Data section:
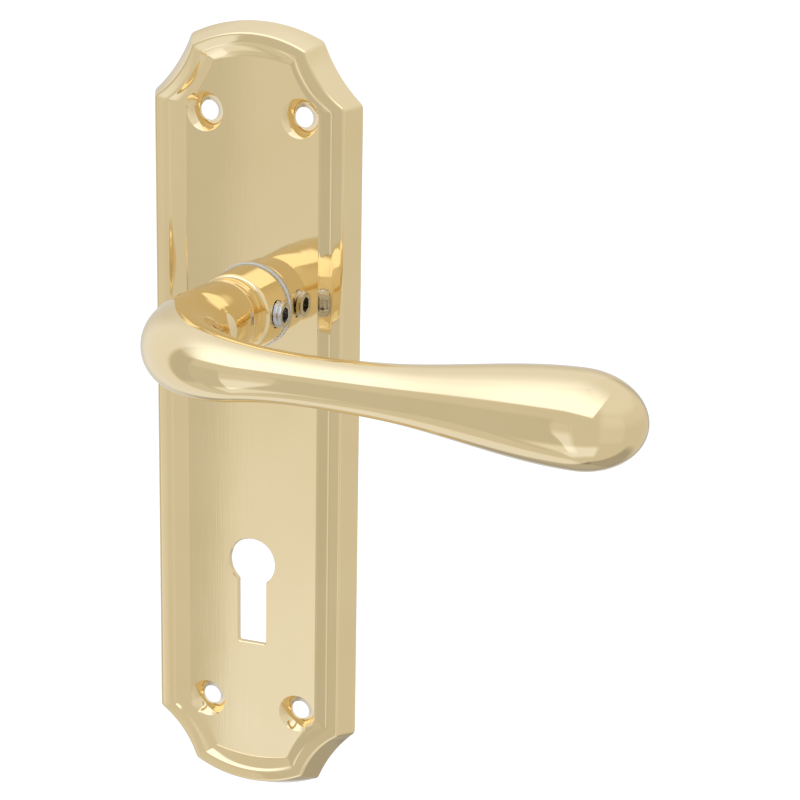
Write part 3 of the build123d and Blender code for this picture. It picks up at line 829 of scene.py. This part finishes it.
def make_world():
    """Soft grey surroundings with cards and the key light, and a white backdrop for the camera."""
    world = bpy.data.worlds.new("studio")
    bpy.context.scene.world = world
    world.use_nodes = True
    tree = world.node_tree

    def math(operation, *values):
        node = tree.nodes.new("ShaderNodeMath")
        node.operation = operation
        for socket, value in zip(node.inputs, values):
            if isinstance(value, (int, float)):
                socket.default_value = value
            else:
                tree.links.new(value, socket)
        return node.outputs[0]

    def rise(value, middle, softness):
        node = tree.nodes.new("ShaderNodeMapRange")
        node.interpolation_type = "SMOOTHSTEP"
        node.inputs["From Min"].default_value = radians(middle - softness)
        node.inputs["From Max"].default_value = radians(middle + softness)
        tree.links.new(value, node.inputs["Value"])
        return node.outputs["Result"]

    def beyond(edge, softness):
        dot = tree.nodes.new("ShaderNodeVectorMath")
        dot.operation = "DOT_PRODUCT"
        tree.links.new(direction, dot.inputs[0])
        dot.inputs[1].default_value = edge
        return rise(dot.outputs["Value"], 0.0, softness)

    def blend(factor, first, second):
        node = tree.nodes.new("ShaderNodeMix")
        node.data_type = "FLOAT"
        for socket, value in (("Factor", factor), ("A", first), ("B", second)):
            if isinstance(value, float):
                node.inputs[socket].default_value = value
            else:
                tree.links.new(value, node.inputs[socket])
        return node.outputs["Result"]

    direction = tree.nodes.new("ShaderNodeTexCoord").outputs["Generated"]
    split = tree.nodes.new("ShaderNodeSeparateXYZ")
    tree.links.new(direction, split.inputs[0])
    azimuth = math("ARCTAN2", split.outputs["X"], math("MULTIPLY", split.outputs["Y"], -1.0))
    elevation = math("ARCSINE", split.outputs["Z"])
    total = SURROUNDINGS
    for left, right, bottom, top, side_softness, end_softness, gain in CARDS:
        across = math("SUBTRACT", rise(azimuth, left, side_softness), rise(azimuth, right, side_softness))
        upright = math("SUBTRACT", rise(elevation, bottom, end_softness), rise(elevation, top, end_softness))
        card = math("MULTIPLY", math("MULTIPLY", across, upright), gain)
        total = math("ADD", card, total)
    slant = beyond(pointing(*LOWER_EDGE[0]).cross(pointing(*LOWER_EDGE[1])).normalized(), 0.3)
    for right, bottom, top, softness, gain in LOWER_CARDS:
        across = math("MULTIPLY", slant, math("SUBTRACT", 1.0, rise(azimuth, right, 5)))
        upright = math("SUBTRACT", rise(elevation, bottom, softness), rise(elevation, top, softness))
        card = math("MULTIPLY", math("MULTIPLY", across, upright), gain)
        total = math("ADD", card, total)
    mask = 1.0
    for edge, softness in key_edges():
        mask = math("MULTIPLY", beyond(edge, softness), mask)
    lit = blend(mask, total, KEY_RADIANCE)
    camera = tree.nodes.new("ShaderNodeLightPath").outputs["Is Camera Ray"]
    background = tree.nodes["Background"]
    tree.links.new(blend(camera, lit, BACKDROP), background.inputs["Strength"])
    whiten = tree.nodes.new("ShaderNodeMapRange")
    whiten.inputs["From Min"].default_value = COOL_START
    whiten.inputs["From Max"].default_value = COOL_FULL
    tree.links.new(lit, whiten.inputs["Value"])
    tint = tree.nodes.new("ShaderNodeMix")
    tint.data_type = "RGBA"
    tint.inputs["A"].default_value = (1, 1, 1, 1)
    tint.inputs["B"].default_value = (*COOL, 1)
    unseen = math("SUBTRACT", 1.0, camera)
    tree.links.new(math("MULTIPLY", whiten.outputs["Result"], unseen), tint.inputs["Factor"])
    tree.links.new(tint.outputs["Result"], background.inputs["Color"])


def pointing(azimuth, elevation):
    """The unit vector towards an azimuth and elevation in degrees."""
    azimuth, elevation = radians(azimuth), radians(elevation)
    return Vector((sin(azimuth) * cos(elevation), -cos(azimuth) * cos(elevation), sin(elevation)))


def key_edges():
    """The unit normals of the planes that bound the key light, with their softness."""
    facing = pointing(KEY_AZIMUTH, KEY_ELEVATION)
    side = Vector((cos(radians(KEY_AZIMUTH)), sin(radians(KEY_AZIMUTH)), 0))
    upward = side.cross(facing) * -1
    for (across, forward, up), softness in KEY_EDGES:
        yield (side * across + facing * forward + upward * up).normalized(), softness


make_floor()
make_camera()
make_world()
bpy.context.scene.view_settings.view_transform = "Standard"

bpy.context.view_layer.update()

What is needed: All lines from the beginning of the material above through the one with "tree = world.node_tree" need to be returned exactly; please return those and only those.

Solution for this exercise:
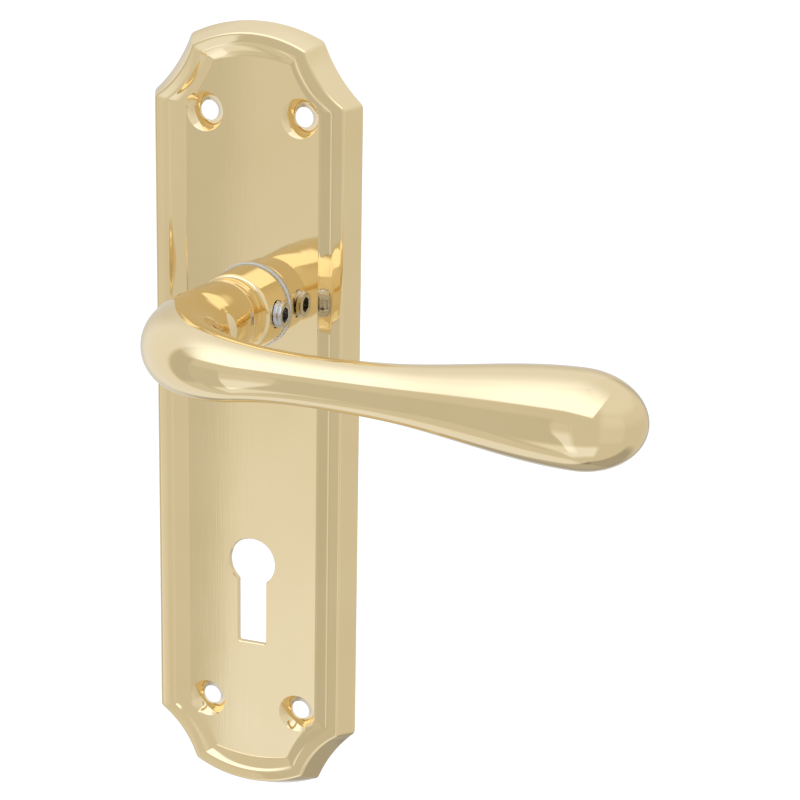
Write part 3 of the build123d and Blender code for this picture. It picks up at line 829 of scene.py. This part finishes it.
def make_world():
    """Soft grey surroundings with cards and the key light, and a white backdrop for the camera."""
    world = bpy.data.worlds.new("studio")
    bpy.context.scene.world = world
    world.use_nodes = True
    tree = world.node_tree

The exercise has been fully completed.